▸ Data shown:
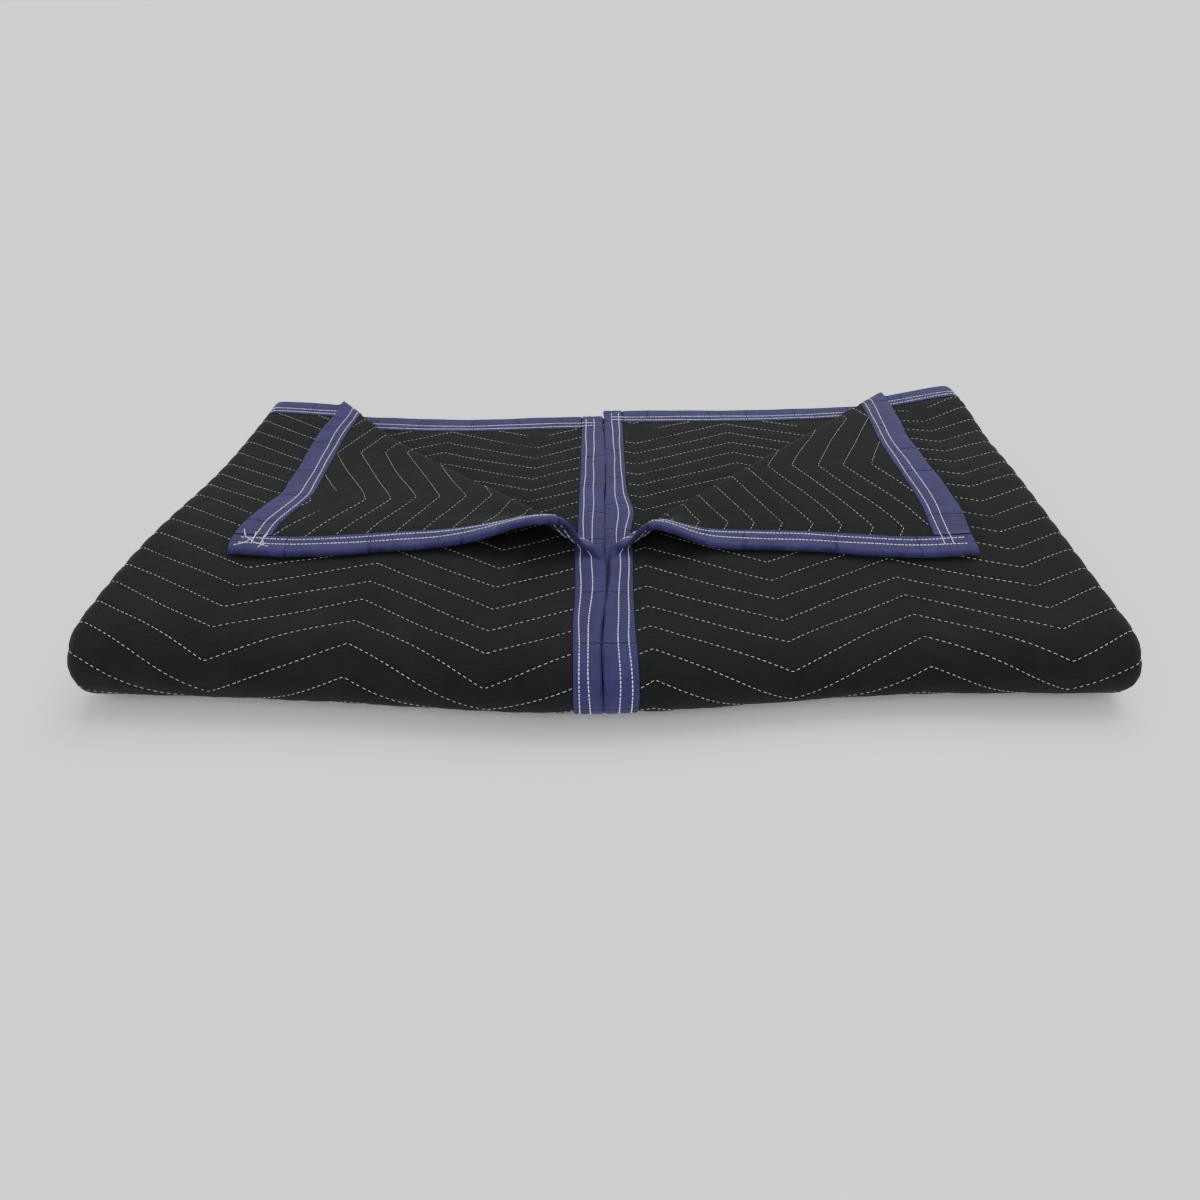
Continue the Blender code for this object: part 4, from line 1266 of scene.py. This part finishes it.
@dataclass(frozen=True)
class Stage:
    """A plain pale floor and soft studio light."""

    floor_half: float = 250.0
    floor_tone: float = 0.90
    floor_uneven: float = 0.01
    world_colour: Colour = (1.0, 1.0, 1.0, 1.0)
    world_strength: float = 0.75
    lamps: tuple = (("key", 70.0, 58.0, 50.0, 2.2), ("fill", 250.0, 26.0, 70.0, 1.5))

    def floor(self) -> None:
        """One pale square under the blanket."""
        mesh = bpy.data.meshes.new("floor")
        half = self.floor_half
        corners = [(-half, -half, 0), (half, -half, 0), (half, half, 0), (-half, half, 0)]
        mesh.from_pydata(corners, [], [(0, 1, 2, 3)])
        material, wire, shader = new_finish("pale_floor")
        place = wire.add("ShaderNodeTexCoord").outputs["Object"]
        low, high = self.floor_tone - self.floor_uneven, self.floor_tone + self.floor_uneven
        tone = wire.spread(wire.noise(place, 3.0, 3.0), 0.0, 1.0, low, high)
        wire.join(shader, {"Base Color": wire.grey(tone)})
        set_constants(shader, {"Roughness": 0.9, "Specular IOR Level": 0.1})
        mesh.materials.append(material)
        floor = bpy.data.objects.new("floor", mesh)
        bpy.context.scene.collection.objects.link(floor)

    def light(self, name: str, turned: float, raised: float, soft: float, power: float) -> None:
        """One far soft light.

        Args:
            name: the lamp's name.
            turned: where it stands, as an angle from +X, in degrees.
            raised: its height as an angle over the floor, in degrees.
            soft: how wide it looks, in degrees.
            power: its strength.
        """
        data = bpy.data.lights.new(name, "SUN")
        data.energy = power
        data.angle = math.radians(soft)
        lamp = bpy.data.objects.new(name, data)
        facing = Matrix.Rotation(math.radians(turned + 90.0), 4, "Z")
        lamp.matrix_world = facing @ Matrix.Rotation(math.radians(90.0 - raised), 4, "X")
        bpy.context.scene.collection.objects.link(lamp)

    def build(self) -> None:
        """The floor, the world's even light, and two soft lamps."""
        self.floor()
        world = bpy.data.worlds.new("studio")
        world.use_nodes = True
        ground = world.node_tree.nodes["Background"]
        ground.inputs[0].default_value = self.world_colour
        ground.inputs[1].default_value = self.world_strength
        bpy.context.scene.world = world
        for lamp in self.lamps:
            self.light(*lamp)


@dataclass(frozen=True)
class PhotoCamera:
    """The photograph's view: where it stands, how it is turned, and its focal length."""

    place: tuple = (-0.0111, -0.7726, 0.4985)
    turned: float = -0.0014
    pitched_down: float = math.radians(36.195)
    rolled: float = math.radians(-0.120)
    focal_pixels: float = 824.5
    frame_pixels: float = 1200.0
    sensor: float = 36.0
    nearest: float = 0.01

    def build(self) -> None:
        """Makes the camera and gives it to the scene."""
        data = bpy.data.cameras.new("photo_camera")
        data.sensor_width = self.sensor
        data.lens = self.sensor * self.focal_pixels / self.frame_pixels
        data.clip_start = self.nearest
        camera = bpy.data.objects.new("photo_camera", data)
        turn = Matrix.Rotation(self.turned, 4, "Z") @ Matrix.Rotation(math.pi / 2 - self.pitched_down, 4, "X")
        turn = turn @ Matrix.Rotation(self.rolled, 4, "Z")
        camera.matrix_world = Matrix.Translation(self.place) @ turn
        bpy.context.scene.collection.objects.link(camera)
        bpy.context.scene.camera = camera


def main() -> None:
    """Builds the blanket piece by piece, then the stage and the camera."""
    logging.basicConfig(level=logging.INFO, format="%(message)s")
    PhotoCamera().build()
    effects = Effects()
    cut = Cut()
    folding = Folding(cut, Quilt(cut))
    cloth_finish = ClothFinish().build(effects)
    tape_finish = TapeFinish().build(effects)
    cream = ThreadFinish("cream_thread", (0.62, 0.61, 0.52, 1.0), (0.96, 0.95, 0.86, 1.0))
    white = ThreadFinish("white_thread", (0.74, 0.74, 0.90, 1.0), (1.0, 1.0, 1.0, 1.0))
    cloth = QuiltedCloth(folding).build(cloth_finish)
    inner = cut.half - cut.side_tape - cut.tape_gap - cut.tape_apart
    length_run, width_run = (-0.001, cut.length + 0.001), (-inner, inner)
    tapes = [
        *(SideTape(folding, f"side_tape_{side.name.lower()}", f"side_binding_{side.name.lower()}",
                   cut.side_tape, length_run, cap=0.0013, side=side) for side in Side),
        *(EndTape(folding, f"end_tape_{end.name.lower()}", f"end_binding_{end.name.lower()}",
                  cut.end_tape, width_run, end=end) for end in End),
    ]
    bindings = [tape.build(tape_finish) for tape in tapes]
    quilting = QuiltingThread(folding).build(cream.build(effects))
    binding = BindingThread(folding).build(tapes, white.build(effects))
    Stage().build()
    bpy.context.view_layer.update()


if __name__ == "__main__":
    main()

* * *

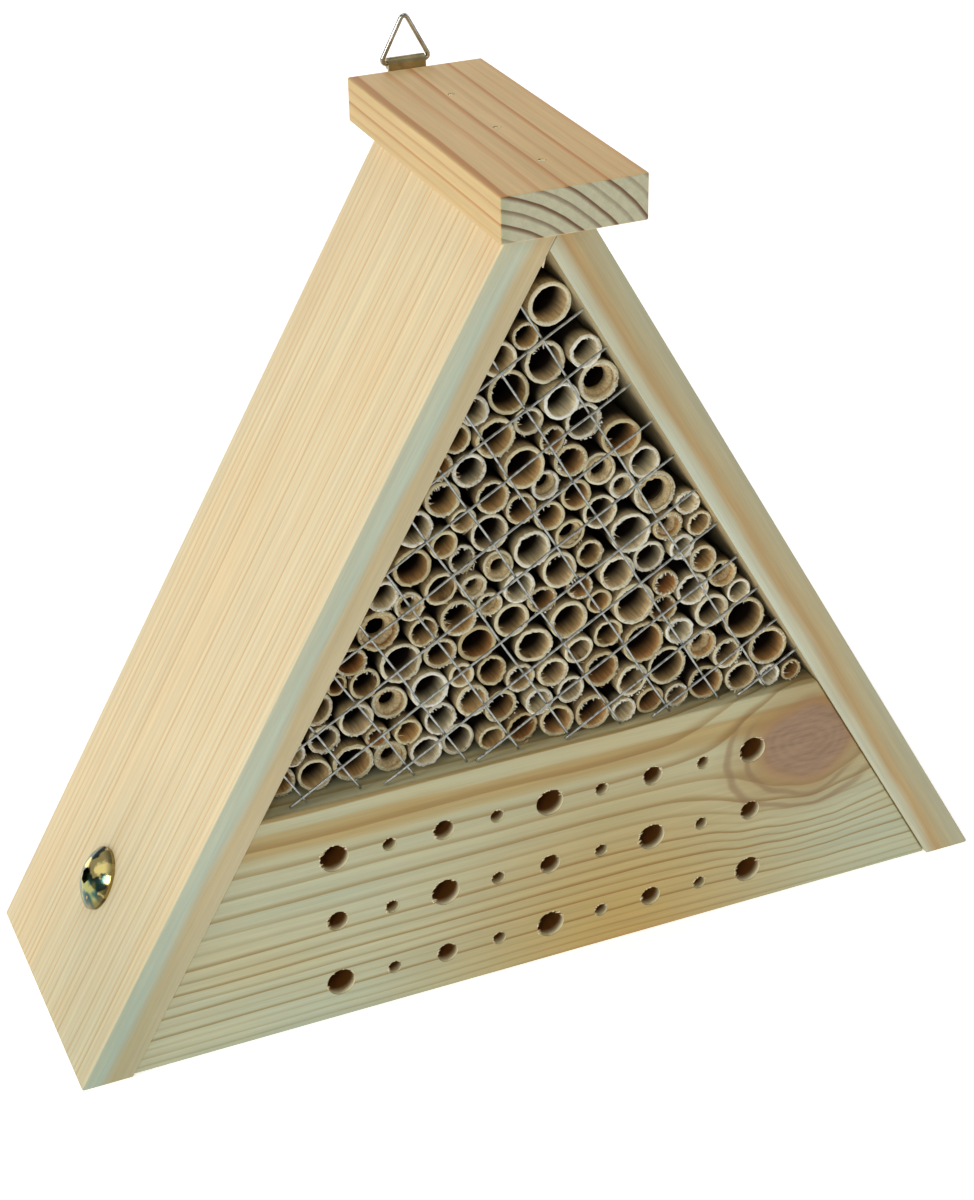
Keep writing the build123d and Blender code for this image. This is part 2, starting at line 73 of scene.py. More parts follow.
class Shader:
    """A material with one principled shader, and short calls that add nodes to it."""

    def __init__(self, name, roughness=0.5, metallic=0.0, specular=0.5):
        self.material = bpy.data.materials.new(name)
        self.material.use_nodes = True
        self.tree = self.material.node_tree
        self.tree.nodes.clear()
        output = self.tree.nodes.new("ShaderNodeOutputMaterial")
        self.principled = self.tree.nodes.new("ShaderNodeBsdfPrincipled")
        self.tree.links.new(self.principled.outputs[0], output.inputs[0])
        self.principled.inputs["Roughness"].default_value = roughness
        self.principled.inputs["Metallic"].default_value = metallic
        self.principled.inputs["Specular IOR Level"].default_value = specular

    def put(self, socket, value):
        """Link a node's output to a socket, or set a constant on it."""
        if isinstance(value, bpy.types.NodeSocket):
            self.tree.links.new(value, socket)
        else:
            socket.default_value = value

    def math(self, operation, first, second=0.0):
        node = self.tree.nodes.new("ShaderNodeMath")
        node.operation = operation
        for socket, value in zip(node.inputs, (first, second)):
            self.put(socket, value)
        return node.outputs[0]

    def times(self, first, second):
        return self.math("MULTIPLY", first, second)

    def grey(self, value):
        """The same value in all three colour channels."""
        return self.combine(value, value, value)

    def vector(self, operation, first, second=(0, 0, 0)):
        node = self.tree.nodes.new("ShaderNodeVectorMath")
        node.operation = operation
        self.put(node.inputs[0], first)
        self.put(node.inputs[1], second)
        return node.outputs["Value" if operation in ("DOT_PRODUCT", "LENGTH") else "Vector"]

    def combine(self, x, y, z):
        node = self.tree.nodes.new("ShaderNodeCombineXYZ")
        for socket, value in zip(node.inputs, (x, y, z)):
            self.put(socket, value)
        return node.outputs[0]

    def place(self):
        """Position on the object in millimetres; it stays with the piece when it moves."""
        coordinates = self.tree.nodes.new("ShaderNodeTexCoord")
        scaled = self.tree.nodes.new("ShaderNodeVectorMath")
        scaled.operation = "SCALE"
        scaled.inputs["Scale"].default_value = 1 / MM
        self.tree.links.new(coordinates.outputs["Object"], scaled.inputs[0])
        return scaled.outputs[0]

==

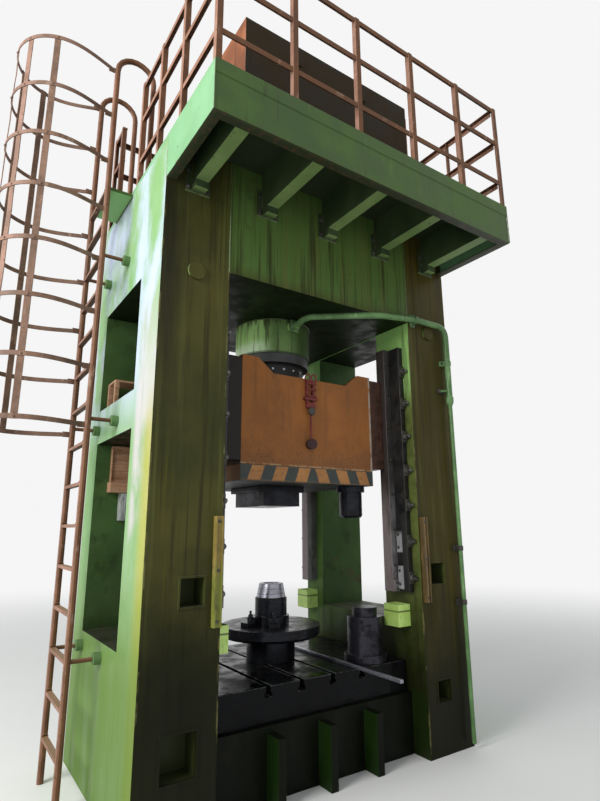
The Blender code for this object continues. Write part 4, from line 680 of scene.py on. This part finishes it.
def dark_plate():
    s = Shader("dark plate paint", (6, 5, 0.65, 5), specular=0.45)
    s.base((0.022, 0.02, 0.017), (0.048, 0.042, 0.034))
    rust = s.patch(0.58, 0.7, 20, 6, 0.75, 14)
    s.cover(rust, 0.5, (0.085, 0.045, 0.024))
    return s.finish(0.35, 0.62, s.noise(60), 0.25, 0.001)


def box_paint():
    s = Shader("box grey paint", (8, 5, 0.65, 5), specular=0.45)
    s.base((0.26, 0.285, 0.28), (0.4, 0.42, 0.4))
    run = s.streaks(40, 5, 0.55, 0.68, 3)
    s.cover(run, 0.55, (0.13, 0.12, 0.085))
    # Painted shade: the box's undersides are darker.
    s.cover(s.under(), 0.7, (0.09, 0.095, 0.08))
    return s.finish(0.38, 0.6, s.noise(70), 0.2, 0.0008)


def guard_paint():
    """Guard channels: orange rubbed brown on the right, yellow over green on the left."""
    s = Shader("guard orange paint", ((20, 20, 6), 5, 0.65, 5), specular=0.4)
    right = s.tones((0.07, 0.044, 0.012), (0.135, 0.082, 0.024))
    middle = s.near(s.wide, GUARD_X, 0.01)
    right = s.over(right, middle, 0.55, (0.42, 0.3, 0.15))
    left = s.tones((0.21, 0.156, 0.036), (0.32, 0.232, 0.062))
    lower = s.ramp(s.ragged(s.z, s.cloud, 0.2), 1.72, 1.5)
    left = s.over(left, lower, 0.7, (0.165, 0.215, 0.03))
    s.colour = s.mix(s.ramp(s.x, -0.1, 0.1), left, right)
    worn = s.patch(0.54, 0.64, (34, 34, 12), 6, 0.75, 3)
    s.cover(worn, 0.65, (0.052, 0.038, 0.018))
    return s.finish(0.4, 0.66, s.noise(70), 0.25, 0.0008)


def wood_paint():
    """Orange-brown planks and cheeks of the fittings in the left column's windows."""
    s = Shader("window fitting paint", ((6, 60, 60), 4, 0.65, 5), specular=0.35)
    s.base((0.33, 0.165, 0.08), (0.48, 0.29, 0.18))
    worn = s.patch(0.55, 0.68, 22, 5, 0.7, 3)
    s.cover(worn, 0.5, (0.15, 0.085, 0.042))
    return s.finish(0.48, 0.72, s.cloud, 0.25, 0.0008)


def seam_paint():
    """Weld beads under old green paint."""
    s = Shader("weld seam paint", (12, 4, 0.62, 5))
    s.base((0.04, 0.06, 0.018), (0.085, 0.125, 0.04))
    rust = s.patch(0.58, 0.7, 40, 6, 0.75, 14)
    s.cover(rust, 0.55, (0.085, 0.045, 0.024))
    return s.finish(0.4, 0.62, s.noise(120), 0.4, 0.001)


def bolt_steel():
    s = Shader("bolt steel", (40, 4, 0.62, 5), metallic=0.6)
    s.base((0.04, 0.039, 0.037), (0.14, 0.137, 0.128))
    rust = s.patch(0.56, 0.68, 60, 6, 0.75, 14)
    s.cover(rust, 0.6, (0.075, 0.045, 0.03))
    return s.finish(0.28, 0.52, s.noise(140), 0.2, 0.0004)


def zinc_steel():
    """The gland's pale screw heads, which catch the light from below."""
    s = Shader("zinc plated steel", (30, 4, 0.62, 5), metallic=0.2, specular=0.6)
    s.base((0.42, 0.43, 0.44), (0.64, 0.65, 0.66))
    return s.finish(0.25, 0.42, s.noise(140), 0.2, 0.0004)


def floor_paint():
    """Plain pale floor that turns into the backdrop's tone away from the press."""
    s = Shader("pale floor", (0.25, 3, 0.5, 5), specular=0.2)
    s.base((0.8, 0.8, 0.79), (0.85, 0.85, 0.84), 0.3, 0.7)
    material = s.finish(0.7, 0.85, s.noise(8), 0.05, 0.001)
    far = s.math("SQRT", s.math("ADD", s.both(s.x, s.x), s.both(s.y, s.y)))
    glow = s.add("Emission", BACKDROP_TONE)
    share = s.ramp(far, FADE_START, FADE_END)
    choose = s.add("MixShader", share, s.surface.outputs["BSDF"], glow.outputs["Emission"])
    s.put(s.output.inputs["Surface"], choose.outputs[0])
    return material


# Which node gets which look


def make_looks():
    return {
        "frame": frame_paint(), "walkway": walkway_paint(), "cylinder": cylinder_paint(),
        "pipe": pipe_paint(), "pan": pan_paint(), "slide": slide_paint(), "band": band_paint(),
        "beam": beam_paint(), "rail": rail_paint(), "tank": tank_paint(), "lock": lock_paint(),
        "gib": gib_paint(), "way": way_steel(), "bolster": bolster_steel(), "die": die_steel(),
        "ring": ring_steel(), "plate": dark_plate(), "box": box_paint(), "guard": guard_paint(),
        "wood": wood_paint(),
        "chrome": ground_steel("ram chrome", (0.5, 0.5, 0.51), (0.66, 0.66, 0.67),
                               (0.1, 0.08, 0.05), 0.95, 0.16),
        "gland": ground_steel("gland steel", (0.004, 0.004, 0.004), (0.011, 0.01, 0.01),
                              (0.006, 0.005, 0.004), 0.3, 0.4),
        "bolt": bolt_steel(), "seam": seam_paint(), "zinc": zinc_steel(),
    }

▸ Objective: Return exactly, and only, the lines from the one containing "Continue the Blender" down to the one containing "26.0, 70.0, 1.5))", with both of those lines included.

▸ Exercise response:
Continue the Blender code for this object: part 4, from line 1266 of scene.py. This part finishes it.
@dataclass(frozen=True)
class Stage:
    """A plain pale floor and soft studio light."""

    floor_half: float = 250.0
    floor_tone: float = 0.90
    floor_uneven: float = 0.01
    world_colour: Colour = (1.0, 1.0, 1.0, 1.0)
    world_strength: float = 0.75
    lamps: tuple = (("key", 70.0, 58.0, 50.0, 2.2), ("fill", 250.0, 26.0, 70.0, 1.5))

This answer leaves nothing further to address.